Notice will be sent to holders of the Securities to convene the
adjourned Meeting to consider, and if thought fit, approve the
Proposed Amendments by way of Extraordinary Resolution. Holders are
directed to the Notice of Adjourned Meetings and the Consent
Solicitation Memorandum which contains the full terms of the
Proposed Amendments and details of the Adjourned Meeting.
General
For the purpose of the Consent Solicitation, Eligible Holder
means a Holder that is eligible to participate in the Consent
Solicitation on the basis that such Holder is a person to whom the
Consent Solicitation can otherwise be lawfully made and that may
lawfully participate in the Consent Solicitation and that (a) is
not a U.S. person (as defined in Regulation S under the Securities
Act), is not acting for the account or benefit of any U.S. person,
and that it is not located or resident in the United States, (b) is
not a Sanctions Restricted Person, and (c) is an eligible
counterparty or a professional client (each as defined in Directive
2014/65/EU (as amended) or an eligible counterparty as defined in
the FCA Handbook Conduct of Business Sourcebook or a professional
client as defined in Regulation (EU) No 600/2014 as it forms part
of domestic law in the United Kingdom by virtue of the European
Union (Withdrawal) Act 2018, as amended.
Holders are advised to read the Consent Solicitation Memorandum
carefully for full details of, and information on the procedures
for participating in, the Consent Solicitation.

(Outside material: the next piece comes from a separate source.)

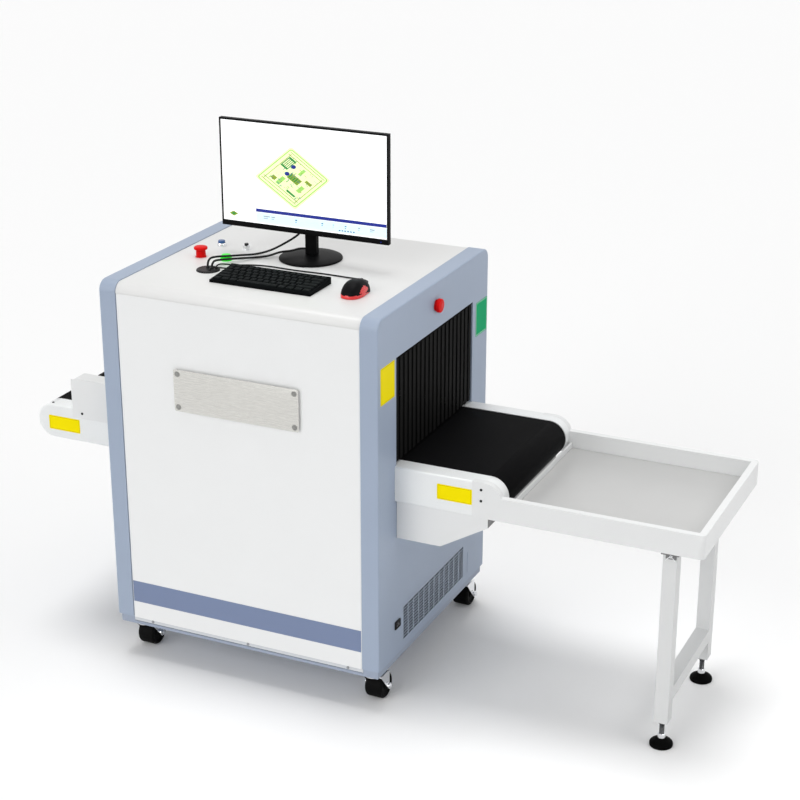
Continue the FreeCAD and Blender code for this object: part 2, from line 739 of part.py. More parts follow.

Further details on the Consent Solicitation can be obtained
from:
The Solicitation Agent
Barclays Bank PLC
5 The North Colonnade
Canary Wharf
London E14 4BB
United Kingdom
Telephone: +44 (0) 20 3134 8515
Attention: Liability Management Group
Email: eu.lm@barclays.com
Requests for documentation and information in relation to the
procedures for delivering Electronic Voting Instructions should be
directed to:
The Information and Tabulation Agent
Lucid Issuer Services Limited
The Shard
32 London Bridge Street
London SE1 9SG
United Kingdom
Telephone: +44 (0) 20 7704 0880
Attention: Arlind Bytyqi
Email: bt@lucid-is.com
This announcement is released by British Telecommunications
public limited company and contains information that may have
qualified as inside information for the purposes of Article 7 of
the Market Abuse Regulation (EU) 596/2014 as it forms part of
domestic law by virtue of the European Union (Withdrawal) Act 2018
(UK MAR), encompassing information relating to the Offer described
above. For the purposes of UK MAR and Article 2 of Commission
Implementing Regulation (EU) 2016/1055 as it forms part of domestic
law by virtue of the European Union (Withdrawal) Act 2018, this
announcement is made by Andrew Binnie, BT Group Treasury Director
of British Telecommunications public limited company.
DISCLAIMER This announcement must be read in conjunction with
the Consent Solicitation Memorandum. The Consent Solicitation
Memorandum contains important information which should be read
carefully before any decision is made with respect to the Consent
Solicitation. If any Holder is in any doubt as to the action it
should take or is unsure of the impact of the implementation of the
Extraordinary Resolution, it is recommended to seek its own
financial, legal and investment advice, including in respect of any
tax consequences, immediately from its broker, bank manager,
solicitor, accountant or other independent financial, tax or legal
adviser. Any individual or company whose Securities are held on its
behalf by a broker, dealer, bank, custodian, trust company or other
nominee or intermediary must contact such entity if it wishes to
participate in the Consent Solicitation or otherwise participate at
the Meeting (or any adjourned such meeting). None of the Issuer,
the Guarantor, the Solicitation Agent, Citibank, N.A., London
Branch as agent, the Tabulation Agent or The Law Debenture Trust
Corporation p.l.c. as trustee expresses any opinion about the terms
of the Consent Solicitation or the Extraordinary Resolution or
makes any recommendation whether Holders should participate in the
Consent Solicitation or otherwise participate at the Meeting.
SOLICITATION AND DISTRIBUTION RESTRICTIONS
The distribution of this announcement and/or the Consent
Solicitation Memorandum in certain jurisdictions may be restricted
by law, and persons into whose possession this announcement and/or
the Consent Solicitation Memorandum comes are required to inform
themselves about, and to observe, any such restrictions. Nothing in
this announcement constitutes or contemplates an offer to buy or
the solicitation of an offer to sell securities in the United
States or in any other jurisdiction.